Over the past decade, there has been increasing dialogue about psychiatric illness. While this has been important in reducing the stigma of mental illness, many people have adapted psychiatric terminology into their daily jargon. For example, it is not uncommon to hear people described as "bipolar" if they seem moody or others as having "ADD" if they seem hyper. There is much more, however, to these diagnoses than a casual observation.
The key component in most "disorders" is an inability to function in a way that you previously could. This may mean feeling so sad that you stop socializing or feeling so worried that you are unable to focus on work and your performance slips.
In either scenario there is a noticeable change in your mood and the way you handle day-to-day activities. While it is normal to feel badly now and then, it is abnormal for these feelings to persist for a couple weeks or more. Some disorders, however, develop in childhood or adolescence and have persistently resulted in difficulties adapting to the demands of life, whether that be holding onto friends, keeping a steady job, or doing well in school. In either case, a disorder should be suspected and it would be wise to reach out to your physician for further evaluation.

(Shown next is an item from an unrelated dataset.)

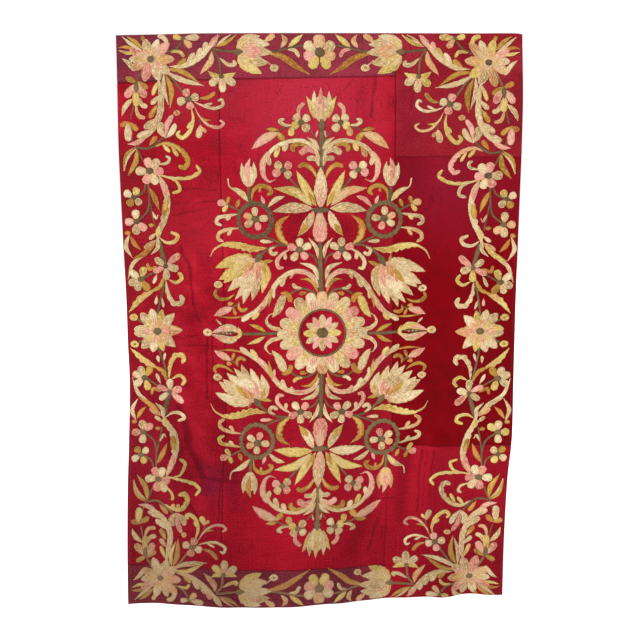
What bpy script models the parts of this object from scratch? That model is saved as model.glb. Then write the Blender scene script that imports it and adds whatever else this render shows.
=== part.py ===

Bottom line: "Normal" includes a wide range of feelings and behaviors. What is normal for one person may be abnormal for another. So the emphasis should be placed on how well you are doing now compared with what is usual for you.
Another way to think about it is: You do something, it causes you problems, so you do more of it. That's a problem, if it happens over and over again. So for example, you drink, it causes you problems, so you drink more.

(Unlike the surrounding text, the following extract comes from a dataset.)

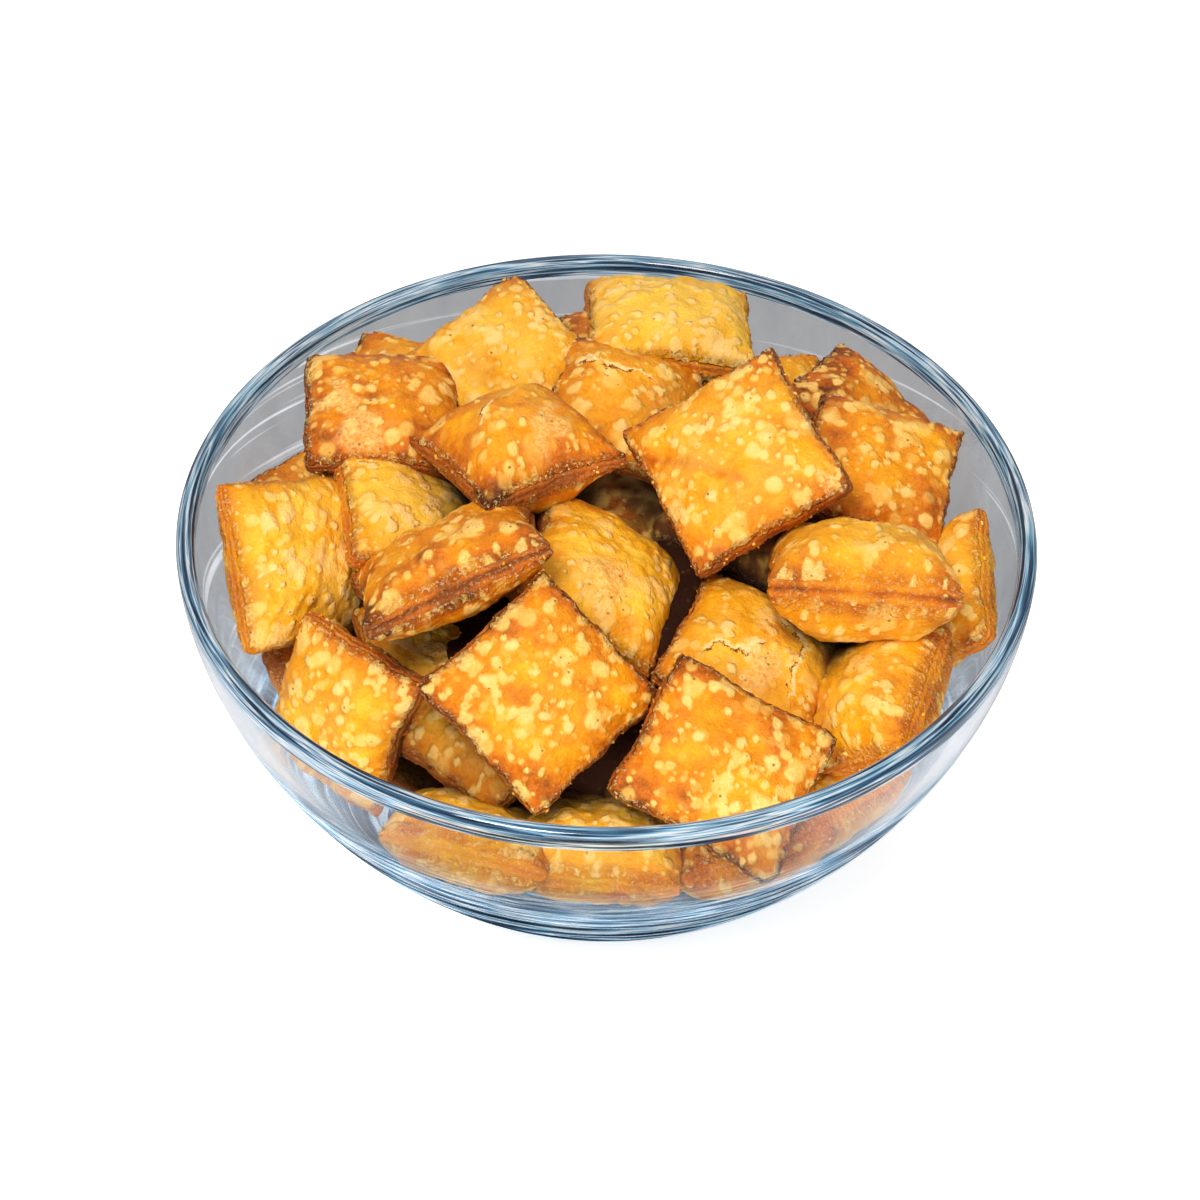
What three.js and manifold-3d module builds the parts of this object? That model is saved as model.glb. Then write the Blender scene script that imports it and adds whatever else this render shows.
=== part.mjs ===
// Glass bowl heaped with square puffed pastry snacks, in millimetres.
// The bowl stands on the plane z = 0 with its axis on z, and -Y is the front.
import * as THREE from "three";
import { mergeVertices } from "three/addons/utils/BufferGeometryUtils.js";
import Module from "manifold-3d";

// Bowl: both walls are parts of superellipses that open upwards from the rim's centre line.
const rimRadius = 70.5;
const rimBead = 1.5;
const rimHeight = 62;
const outerDepth = 76.5;
const outerPower = 1.65;
const innerRadius = rimRadius - 2 * rimBead;
const innerDepth = 71;
const innerPower = 1.7;
const floorHeight = 6.5;
const floorBlend = 1.5;
const footRingWidth = 7;
const footRecess = 1.2;
const bowlSegments = 60;

// Snacks: square pillows with a thin cut edge, held this far off the glass.
const edgeThickness = 2.6;
const sidePinch = 0.06;
const puffPower = 2.6;
const puffRoundness = 0.6;
const wallGap = 0.6;
const shownCells = 5;
const hiddenCells = 3;

const rad = THREE.MathUtils.degToRad;

function superellipse(radius, depth, power, drop) {
  return radius * Math.pow(Math.max(0, 1 - Math.pow(drop / depth, power)), 1 / power);
}

function outerWall(z) {
  return superellipse(rimRadius, outerDepth, outerPower, rimHeight - z);
}

function innerWall(z) {
  return superellipse(innerRadius, innerDepth, innerPower, Math.max(0, rimHeight - z));
}

// Height of the inside surface at a radius: the wall's curve eased into the flat floor.
function insideHeight(radius) {
  const share = Math.min(1, radius / innerRadius);
  const drop = innerDepth * Math.pow(1 - Math.pow(share, innerPower), 1 / innerPower);
  const rise = rimHeight - drop - floorHeight;
  return floorHeight + (rise + Math.hypot(rise, 2 * floorBlend)) / 2;
}

function bowlGeometry() {
  const profile = [];
  const add = (radius, z) => profile.push(new THREE.Vector2(radius, z));
  const footRadius = outerWall(0);
  add(0, footRecess);
  add(footRadius - footRingWidth - 1.5, footRecess);
  add(footRadius - footRingWidth, 0);
  add(footRadius - 1, 0);
  for (const z of [0.8, 5, 10, 16, 23, 31, 40, 50, 57]) add(outerWall(z), z);
  const centre = rimRadius - rimBead;
  for (let degrees = 0; degrees <= 180; degrees += 36)
    add(centre + rimBead * Math.cos(rad(degrees)), rimHeight + rimBead * Math.sin(rad(degrees)));
  for (const z of [56, 48, 39, 30, 22, 15, 10.5]) add(innerWall(z), z);
  for (const radius of [36, 30, 22, 11]) add(radius, insideHeight(radius));
  add(0, insideHeight(0));
  return new THREE.LatheGeometry(profile, bowlSegments).rotateX(Math.PI / 2);
}

// A snack's pose: "turn" spins it flat about z, then it tips by "lean" towards the compass
// direction "towards", counted anticlockwise from +X. "size" is its two sides and its full thickness.
const shownSnacks = [
  { name: "back left", at: [-18, 37, 64], turn: 40, lean: 19, towards: -110, size: [27, 27, 13] },
  { name: "back flat", at: [10, 46, 66], turn: 2, lean: 10, towards: 60, size: [29, 26, 13] },
  { name: "back under", at: [5, 46, 59], turn: 8, lean: 12, towards: 60, size: [26, 26, 12] },
  { name: "back corner", at: [-34, 36, 56], turn: -14, lean: 12, towards: -90, size: [26, 26, 12] },
  { name: "left brown", at: [-38, 24, 64], turn: 5, lean: 8, towards: -35, size: [27, 26, 13] },
  { name: "left puff", at: [-15, 9, 70], turn: 31, lean: 10, towards: 120, size: [27, 27, 19] },
  { name: "back middle", at: [2, 26, 64], turn: 78, lean: 14, towards: -60, size: [25, 25, 15] },
  { name: "big right", at: [21, 5, 72], turn: 24, lean: 33, towards: -118, size: [29, 29, 12] },
  { name: "right back", at: [45, 12, 64], turn: 80, lean: 18, towards: -59, size: [25, 25, 12] },
  { name: "back peak", at: [42, 30, 60], turn: 55, lean: 28, towards: -10, size: [24, 24, 12] },
  { name: "back sliver", at: [27, 37, 52], turn: 15, lean: 20, towards: -60, size: [26, 26, 12] },
  { name: "front centre", at: [-10, -36, 59], turn: 47, lean: 45, towards: -80, size: [28, 28, 12] },
  { name: "front right", at: [19, -45, 53], turn: 65, lean: 42, towards: -82, size: [25, 29, 12] },
  { name: "far left", at: [-51, -5, 57], turn: 29, lean: 53, towards: -28, size: [28, 28, 13] },
  { name: "front left", at: [-42, -28, 48], turn: 52, lean: 70, towards: -120, size: [25, 26, 13] },
  { name: "left middle", at: [-32, 4, 57], turn: 10, lean: 28, towards: 7, size: [27, 26, 13] },
  { name: "centre pale", at: [-1, -10, 58], turn: 75, lean: 28, towards: 0, size: [27, 26, 15] },
  { name: "centre right", at: [24, -22, 53], turn: 69, lean: 15, towards: -21, size: [27, 27, 14] },
  { name: "right front", at: [43, -28, 49], turn: 70, lean: 42, towards: 170, size: [26, 26, 18] },
  { name: "far right", at: [54, -6, 51], turn: 85, lean: 52, towards: -170, size: [26, 26, 12] },
  { name: "left lens", at: [-24, -15, 66], turn: 15, lean: 32, towards: 138, size: [31, 28, 14] },
  { name: "right lens", at: [41, -13, 63], turn: 0, lean: 35, towards: 85, size: [32, 28, 19] },
  { name: "left behind", at: [-44, 16, 50], turn: 50, lean: 30, towards: -30, size: [26, 26, 12] },
  { name: "under lens", at: [-26, -17, 46], turn: 20, lean: 15, towards: -30, size: [26, 26, 13] },
  { name: "under front", at: [-19, -28, 44], turn: 50, lean: 14, towards: -110, size: [26, 26, 13] },
  { name: "front glass", at: [0, -46, 36], turn: -28, lean: 15, towards: 90, size: [26, 24, 14] },
  { name: "front glass left", at: [-20, -45, 35], turn: -10, lean: 40, towards: 70, size: [27, 25, 13] },
  { name: "front glass right", at: [23, -43, 32], turn: 15, lean: 45, towards: 115, size: [26, 25, 13] },
  { name: "front glass side", at: [35, -36, 35], turn: 35, lean: 45, towards: 130, size: [25, 25, 13] },
];

const hiddenSnacks = [
  { name: "left low", at: [-42, -18, 35], turn: 40, lean: 45, towards: 25, size: [26, 26, 13] },
  { name: "middle low", at: [4, 8, 54], turn: 20, lean: 15, towards: 0, size: [27, 27, 14] },
  { name: "under big right", at: [24, 7, 60], turn: 60, lean: 18, towards: -100, size: [27, 27, 15] },
  { name: "under front right", at: [17, -36, 44], turn: 65, lean: 32, towards: -85, size: [26, 26, 14] },
];

// Rings of snacks that line the glass lower down, each leaning in to the axis.
const rings = [
  { first: -18, step: 31, count: 7, radius: 43, height: 38, lean: 50 },
  { first: 10, step: 40, count: 9, radius: 35, height: 25, lean: 42 },
  { first: 30, step: 72, count: 5, radius: 19, height: 15, lean: 12 },
];
for (const ring of rings)
  for (let i = 0; i < ring.count; i++) {
    const angle = ring.first + ring.step * i;
    const uneven = ((i * 3) % 5) - 2;
    const radius = ring.radius - Math.abs(uneven);
    hiddenSnacks.push({
      at: [radius * Math.cos(rad(angle)), radius * Math.sin(rad(angle)), ring.height + uneven],
      turn: angle + 14 * uneven,
      lean: ring.lean + 4 * uneven,
      towards: angle + 180 + 5 * uneven,
      size: [26, 25, 13],
    });
  }

// The core is a plain turned body under the snacks that joins them up.
const coreProfile = [
  [0, 8.5], [17, 9], [31, 20], [40, 34], [42, 42], [36, 50], [22, 56], [0, 58],
];

const wasm = await Module();
wasm.setup();
const { Manifold } = wasm;

function solidOf(geometry) {
  const bare = new THREE.BufferGeometry()
    .setAttribute("position", geometry.getAttribute("position"))
    .setIndex(geometry.index);
  const merged = mergeVertices(bare, 1e-3);
  return new Manifold(
    new wasm.Mesh({
      numProp: 3,
      vertProperties: new Float32Array(merged.attributes.position.array),
      triVerts: new Uint32Array(merged.index.array),
    }),
  );
}

function geometryOf(solid) {
  const mesh = solid.getMesh();
  const points = new Float32Array(mesh.numVert * 3);
  for (let i = 0; i < mesh.numVert; i++)
    points.set(mesh.vertProperties.subarray(i * mesh.numProp, i * mesh.numProp + 3), i * 3);
  return new THREE.BufferGeometry()
    .setAttribute("position", new THREE.BufferAttribute(points, 3))
    .setIndex(new THREE.BufferAttribute(mesh.triVerts, 1));
}

// A pillow is a box with "cells" cells along each side, pushed into shape.
function snackSolid(snack, cells) {
  const [length, width, thickness] = snack.size;
  const geometry = new THREE.BoxGeometry(2, 2, 2, cells, cells, 1);
  const tip = new THREE.Matrix4()
    .makeRotationZ(rad(snack.towards))
    .multiply(new THREE.Matrix4().makeRotationY(rad(snack.lean)))
    .multiply(new THREE.Matrix4().makeRotationZ(rad(snack.turn - snack.towards)));
  const position = geometry.getAttribute("position");
  const point = new THREE.Vector3();
  for (let i = 0; i < position.count; i++) {
    const u = position.getX(i);
    const v = position.getY(i);
    const dome = (1 - Math.abs(u) ** puffPower) * (1 - Math.abs(v) ** puffPower);
    const puff = (thickness - edgeThickness) * Math.max(0, dome) ** puffRoundness;
    point.set(
      (length / 2) * u * (1 - sidePinch * (1 - v * v) * Math.abs(u)),
      (width / 2) * v * (1 - sidePinch * (1 - u * u) * Math.abs(v)),
      (Math.sign(position.getZ(i)) * (edgeThickness + puff)) / 2,
    );
    point.applyMatrix4(tip).add(new THREE.Vector3(...snack.at));
    keepInside(point);
    position.setXYZ(i, point.x, point.y, point.z);
  }
  return solidOf(geometry);
}

// Draws a point in until it clears the glass.
function keepInside(point) {
  point.z = Math.max(point.z, insideHeight(0) + wallGap);
  const limit = innerWall(point.z) - wallGap;
  const radius = Math.hypot(point.x, point.y);
  if (radius > limit) {
    point.x *= limit / radius;
    point.y *= limit / radius;
  }
}

function heapGeometry() {
  const core = new THREE.LatheGeometry(
    coreProfile.map(([radius, z]) => new THREE.Vector2(radius, z)),
    20,
  ).rotateX(Math.PI / 2);
  const solids = [solidOf(core)];
  for (const snack of shownSnacks) solids.push(snackSolid(snack, shownCells));
  for (const snack of hiddenSnacks) solids.push(snackSolid(snack, hiddenCells));
  // The outermost skin alone is kept, which fills the small spaces sealed in between snacks.
  const skins = Manifold.union(solids).simplify(0.02).decompose();
  skins.sort((a, b) => b.volume() - a.volume());
  return geometryOf(skins[0]);
}

const glass = new THREE.MeshStandardMaterial({
  name: "glass",
  color: 0xdfe9ee,
  roughness: 0.04,
  transparent: true,
  opacity: 0.35,
});
const pastry = new THREE.MeshStandardMaterial({ name: "pastry", color: 0xe08f2c, roughness: 0.55 });

const root = new THREE.Group();
function addNode(name, geometry, material) {
  const mesh = new THREE.Mesh(geometry, material);
  mesh.name = name;
  root.add(mesh);
}
addNode("bowl", bowlGeometry(), glass);
addNode("heap", heapGeometry(), pastry);

export default root;
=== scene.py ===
# A round glass bowl heaped with shankarpali, small square pillows of fried dough
import math
import bpy
import numpy as np
from mathutils import Matrix, Vector


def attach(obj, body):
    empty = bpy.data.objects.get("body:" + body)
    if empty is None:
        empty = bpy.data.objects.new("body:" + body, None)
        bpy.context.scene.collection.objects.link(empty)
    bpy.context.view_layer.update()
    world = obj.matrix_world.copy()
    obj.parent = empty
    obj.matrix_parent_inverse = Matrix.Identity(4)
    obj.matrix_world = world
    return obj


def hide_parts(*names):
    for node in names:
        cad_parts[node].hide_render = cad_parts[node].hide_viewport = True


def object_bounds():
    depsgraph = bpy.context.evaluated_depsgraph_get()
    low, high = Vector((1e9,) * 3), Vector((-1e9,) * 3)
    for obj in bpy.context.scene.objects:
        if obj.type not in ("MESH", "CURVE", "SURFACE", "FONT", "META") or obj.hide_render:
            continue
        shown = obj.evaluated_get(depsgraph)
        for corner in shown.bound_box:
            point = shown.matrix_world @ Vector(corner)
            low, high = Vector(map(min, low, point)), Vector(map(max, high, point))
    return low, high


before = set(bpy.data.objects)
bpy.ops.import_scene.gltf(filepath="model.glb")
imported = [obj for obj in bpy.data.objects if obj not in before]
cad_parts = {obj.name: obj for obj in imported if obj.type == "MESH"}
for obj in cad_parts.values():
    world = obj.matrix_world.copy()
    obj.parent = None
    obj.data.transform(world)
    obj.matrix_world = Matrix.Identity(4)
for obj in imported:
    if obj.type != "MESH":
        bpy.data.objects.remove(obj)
cadBox = [list(corner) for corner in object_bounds()]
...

Look at the things that make you feel shameful, guilty or "bad." If you can have a talk with someone you trust and is wise about life, it is likely a resolvable problem or a phase. If you feel SO shameful, guilty or bad that you can't talk to ANYONE about it, it is probably something you should take seriously and get help for.
Think of your life as a river that flows, carrying you onward. If you grab onto the side of the river, and refuse to let go, you'll have a terrible time of it. And it is also exhausting.
One final thought: "Normal" is terribly overrated. Adjusting well to a sick society is no evidence of mental health.